── Dataset content ──

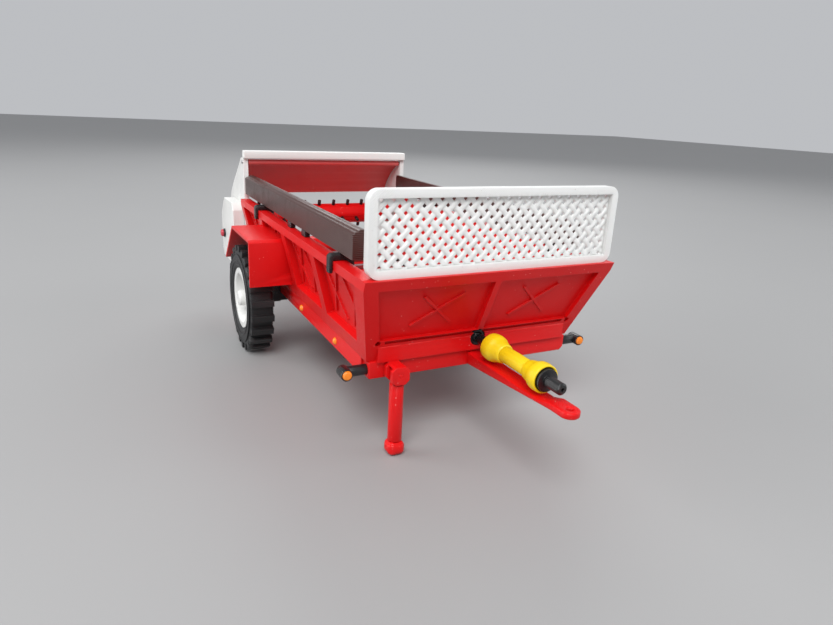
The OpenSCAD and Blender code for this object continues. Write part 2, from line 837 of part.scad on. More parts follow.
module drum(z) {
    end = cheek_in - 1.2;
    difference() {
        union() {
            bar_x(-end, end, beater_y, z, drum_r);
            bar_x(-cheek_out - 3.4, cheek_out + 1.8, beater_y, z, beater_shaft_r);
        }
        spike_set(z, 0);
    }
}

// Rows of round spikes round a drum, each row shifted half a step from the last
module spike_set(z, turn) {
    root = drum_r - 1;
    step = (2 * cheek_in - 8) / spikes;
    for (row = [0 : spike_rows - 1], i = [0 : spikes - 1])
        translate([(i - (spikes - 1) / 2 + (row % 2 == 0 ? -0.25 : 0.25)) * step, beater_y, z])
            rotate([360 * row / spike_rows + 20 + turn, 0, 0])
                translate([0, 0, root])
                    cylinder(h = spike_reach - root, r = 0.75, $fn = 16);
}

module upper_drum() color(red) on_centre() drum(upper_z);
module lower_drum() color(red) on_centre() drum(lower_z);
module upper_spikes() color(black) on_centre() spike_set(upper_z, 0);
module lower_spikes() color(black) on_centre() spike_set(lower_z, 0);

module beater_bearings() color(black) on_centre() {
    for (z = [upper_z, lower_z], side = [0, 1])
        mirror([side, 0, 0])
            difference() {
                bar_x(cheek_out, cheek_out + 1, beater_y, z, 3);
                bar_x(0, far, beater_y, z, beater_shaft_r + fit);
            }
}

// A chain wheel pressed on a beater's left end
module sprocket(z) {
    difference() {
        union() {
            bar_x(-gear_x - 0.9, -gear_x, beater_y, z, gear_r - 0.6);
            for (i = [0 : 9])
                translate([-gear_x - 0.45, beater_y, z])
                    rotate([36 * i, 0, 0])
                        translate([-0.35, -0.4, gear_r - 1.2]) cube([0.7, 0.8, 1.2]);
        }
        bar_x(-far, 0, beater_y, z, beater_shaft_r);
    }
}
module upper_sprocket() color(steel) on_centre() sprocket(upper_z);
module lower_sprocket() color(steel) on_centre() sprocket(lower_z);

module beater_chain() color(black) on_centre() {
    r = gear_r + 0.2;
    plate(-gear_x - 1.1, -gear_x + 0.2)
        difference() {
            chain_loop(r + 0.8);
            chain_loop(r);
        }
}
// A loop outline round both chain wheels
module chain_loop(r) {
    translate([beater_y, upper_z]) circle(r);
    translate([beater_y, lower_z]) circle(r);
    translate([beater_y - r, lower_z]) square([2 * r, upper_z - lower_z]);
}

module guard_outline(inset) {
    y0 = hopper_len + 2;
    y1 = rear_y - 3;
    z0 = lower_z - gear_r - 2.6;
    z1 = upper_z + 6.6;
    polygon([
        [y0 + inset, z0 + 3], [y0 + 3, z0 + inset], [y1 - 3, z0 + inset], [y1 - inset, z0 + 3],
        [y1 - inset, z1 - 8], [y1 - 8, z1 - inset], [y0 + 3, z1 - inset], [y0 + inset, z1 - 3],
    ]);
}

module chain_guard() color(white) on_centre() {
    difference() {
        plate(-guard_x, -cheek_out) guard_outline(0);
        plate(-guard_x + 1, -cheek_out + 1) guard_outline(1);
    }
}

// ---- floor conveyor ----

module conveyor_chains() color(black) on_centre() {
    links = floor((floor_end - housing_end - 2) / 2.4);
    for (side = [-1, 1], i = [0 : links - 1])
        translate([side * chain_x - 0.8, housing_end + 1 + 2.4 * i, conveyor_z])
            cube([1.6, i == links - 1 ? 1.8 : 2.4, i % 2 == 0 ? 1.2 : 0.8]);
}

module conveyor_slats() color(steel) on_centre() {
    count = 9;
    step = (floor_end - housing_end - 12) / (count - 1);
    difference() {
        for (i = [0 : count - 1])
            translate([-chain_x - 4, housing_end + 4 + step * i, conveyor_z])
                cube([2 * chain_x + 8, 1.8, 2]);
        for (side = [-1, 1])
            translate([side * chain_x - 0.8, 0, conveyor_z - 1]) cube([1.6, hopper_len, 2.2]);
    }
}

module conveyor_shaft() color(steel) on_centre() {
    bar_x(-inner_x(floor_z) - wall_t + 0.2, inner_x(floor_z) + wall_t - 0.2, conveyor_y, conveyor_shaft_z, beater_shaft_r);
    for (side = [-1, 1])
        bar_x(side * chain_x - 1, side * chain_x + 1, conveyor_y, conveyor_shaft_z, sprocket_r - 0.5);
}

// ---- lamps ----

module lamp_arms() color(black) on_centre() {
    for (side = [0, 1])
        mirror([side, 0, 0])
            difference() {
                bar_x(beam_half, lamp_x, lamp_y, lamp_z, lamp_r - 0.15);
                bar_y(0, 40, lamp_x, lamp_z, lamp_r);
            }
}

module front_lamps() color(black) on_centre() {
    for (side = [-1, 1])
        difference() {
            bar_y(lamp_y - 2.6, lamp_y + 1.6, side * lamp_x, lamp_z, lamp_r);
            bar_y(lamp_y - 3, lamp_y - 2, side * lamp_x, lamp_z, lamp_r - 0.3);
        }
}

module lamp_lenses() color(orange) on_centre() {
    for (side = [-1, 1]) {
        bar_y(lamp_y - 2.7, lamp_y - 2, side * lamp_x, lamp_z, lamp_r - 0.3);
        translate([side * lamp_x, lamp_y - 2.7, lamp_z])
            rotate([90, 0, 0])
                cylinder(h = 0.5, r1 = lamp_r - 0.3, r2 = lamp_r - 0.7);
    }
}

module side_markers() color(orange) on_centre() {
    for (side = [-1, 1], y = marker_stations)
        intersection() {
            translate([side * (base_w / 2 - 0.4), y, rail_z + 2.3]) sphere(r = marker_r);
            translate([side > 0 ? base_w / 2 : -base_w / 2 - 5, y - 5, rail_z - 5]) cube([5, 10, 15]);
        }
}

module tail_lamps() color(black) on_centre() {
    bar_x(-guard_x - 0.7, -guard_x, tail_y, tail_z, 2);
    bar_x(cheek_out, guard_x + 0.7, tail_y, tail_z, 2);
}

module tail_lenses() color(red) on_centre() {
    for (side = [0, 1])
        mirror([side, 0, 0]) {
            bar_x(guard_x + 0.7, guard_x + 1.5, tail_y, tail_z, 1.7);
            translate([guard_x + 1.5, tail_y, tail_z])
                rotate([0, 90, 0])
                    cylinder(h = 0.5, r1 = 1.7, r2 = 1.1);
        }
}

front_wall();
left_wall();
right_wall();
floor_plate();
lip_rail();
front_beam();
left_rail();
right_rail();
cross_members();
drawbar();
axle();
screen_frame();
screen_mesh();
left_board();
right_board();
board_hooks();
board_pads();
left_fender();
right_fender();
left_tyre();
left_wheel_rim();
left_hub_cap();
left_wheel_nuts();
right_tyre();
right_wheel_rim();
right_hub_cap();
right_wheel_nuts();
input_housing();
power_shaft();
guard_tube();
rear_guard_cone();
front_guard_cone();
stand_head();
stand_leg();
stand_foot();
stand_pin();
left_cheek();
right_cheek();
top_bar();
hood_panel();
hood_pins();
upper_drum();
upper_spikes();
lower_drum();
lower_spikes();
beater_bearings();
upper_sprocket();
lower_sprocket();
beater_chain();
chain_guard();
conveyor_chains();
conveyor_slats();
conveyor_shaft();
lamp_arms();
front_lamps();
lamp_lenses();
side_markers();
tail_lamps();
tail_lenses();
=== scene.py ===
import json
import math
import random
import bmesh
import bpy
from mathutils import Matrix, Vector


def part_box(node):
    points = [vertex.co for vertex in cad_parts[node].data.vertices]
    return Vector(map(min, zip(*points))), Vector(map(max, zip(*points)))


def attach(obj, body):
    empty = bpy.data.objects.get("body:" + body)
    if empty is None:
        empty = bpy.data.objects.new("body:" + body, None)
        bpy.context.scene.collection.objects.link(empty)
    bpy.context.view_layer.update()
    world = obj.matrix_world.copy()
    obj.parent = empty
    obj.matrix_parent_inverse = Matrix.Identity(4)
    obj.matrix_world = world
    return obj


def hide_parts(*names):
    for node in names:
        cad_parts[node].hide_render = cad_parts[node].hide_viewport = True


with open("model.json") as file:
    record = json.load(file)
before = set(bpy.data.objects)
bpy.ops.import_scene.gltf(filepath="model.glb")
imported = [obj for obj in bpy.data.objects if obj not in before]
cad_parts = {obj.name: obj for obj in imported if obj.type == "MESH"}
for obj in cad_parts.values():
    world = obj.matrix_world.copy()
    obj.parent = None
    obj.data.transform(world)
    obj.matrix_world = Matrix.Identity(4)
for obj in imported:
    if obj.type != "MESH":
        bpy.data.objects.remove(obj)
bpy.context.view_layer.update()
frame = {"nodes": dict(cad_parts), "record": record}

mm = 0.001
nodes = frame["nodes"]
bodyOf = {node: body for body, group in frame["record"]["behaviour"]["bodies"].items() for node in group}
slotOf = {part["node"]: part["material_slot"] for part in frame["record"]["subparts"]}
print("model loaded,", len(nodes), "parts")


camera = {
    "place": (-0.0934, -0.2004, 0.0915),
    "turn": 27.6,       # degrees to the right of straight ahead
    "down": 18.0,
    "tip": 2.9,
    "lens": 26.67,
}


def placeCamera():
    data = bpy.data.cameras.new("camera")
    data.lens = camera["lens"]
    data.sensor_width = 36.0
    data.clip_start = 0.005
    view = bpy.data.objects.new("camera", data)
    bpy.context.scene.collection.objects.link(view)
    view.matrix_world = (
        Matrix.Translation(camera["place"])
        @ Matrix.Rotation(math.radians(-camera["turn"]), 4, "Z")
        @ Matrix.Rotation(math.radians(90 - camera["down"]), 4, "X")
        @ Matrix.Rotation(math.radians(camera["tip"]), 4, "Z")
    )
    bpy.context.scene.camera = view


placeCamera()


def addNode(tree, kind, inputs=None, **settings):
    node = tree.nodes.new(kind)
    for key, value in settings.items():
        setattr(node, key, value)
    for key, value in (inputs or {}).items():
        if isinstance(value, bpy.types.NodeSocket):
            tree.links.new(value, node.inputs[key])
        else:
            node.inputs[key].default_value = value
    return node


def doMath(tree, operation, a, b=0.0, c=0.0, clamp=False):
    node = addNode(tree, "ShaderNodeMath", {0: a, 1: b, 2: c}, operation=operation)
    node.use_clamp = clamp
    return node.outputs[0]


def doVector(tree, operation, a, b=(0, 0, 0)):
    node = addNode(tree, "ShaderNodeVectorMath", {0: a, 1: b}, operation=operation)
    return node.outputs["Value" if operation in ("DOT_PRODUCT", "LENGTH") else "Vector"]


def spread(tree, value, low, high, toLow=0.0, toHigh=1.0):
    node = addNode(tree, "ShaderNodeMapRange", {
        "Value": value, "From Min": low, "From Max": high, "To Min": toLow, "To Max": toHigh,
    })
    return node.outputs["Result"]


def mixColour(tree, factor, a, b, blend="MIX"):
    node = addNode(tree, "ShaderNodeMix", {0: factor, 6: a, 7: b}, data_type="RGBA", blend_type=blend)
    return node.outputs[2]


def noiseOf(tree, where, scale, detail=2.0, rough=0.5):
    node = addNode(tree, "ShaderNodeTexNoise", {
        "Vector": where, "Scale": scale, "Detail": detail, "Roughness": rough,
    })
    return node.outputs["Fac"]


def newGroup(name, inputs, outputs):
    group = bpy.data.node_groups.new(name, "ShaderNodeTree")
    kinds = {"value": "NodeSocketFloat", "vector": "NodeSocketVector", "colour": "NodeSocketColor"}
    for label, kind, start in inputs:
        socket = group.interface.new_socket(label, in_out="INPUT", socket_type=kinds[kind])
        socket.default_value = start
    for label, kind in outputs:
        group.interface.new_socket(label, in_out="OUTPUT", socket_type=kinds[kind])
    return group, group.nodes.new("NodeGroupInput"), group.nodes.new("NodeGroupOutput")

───

● Brief: Output only the lines from the one containing "front_wall();" through the one containing "obj.matrix_parent_inverse = Matrix.Identity(4)", inclusive, exactly as written.

● Written response:
front_wall();
left_wall();
right_wall();
floor_plate();
lip_rail();
front_beam();
left_rail();
right_rail();
cross_members();
drawbar();
axle();
screen_frame();
screen_mesh();
left_board();
right_board();
board_hooks();
board_pads();
left_fender();
right_fender();
left_tyre();
left_wheel_rim();
left_hub_cap();
left_wheel_nuts();
right_tyre();
right_wheel_rim();
right_hub_cap();
right_wheel_nuts();
input_housing();
power_shaft();
guard_tube();
rear_guard_cone();
front_guard_cone();
stand_head();
stand_leg();
stand_foot();
stand_pin();
left_cheek();
right_cheek();
top_bar();
hood_panel();
hood_pins();
upper_drum();
upper_spikes();
lower_drum();
lower_spikes();
beater_bearings();
upper_sprocket();
lower_sprocket();
beater_chain();
chain_guard();
conveyor_chains();
conveyor_slats();
conveyor_shaft();
lamp_arms();
front_lamps();
lamp_lenses();
side_markers();
tail_lamps();
tail_lenses();
=== scene.py ===
import json
import math
import random
import bmesh
import bpy
from mathutils import Matrix, Vector


def part_box(node):
    points = [vertex.co for vertex in cad_parts[node].data.vertices]
    return Vector(map(min, zip(*points))), Vector(map(max, zip(*points)))


def attach(obj, body):
    empty = bpy.data.objects.get("body:" + body)
    if empty is None:
        empty = bpy.data.objects.new("body:" + body, None)
        bpy.context.scene.collection.objects.link(empty)
    bpy.context.view_layer.update()
    world = obj.matrix_world.copy()
    obj.parent = empty
    obj.matrix_parent_inverse = Matrix.Identity(4)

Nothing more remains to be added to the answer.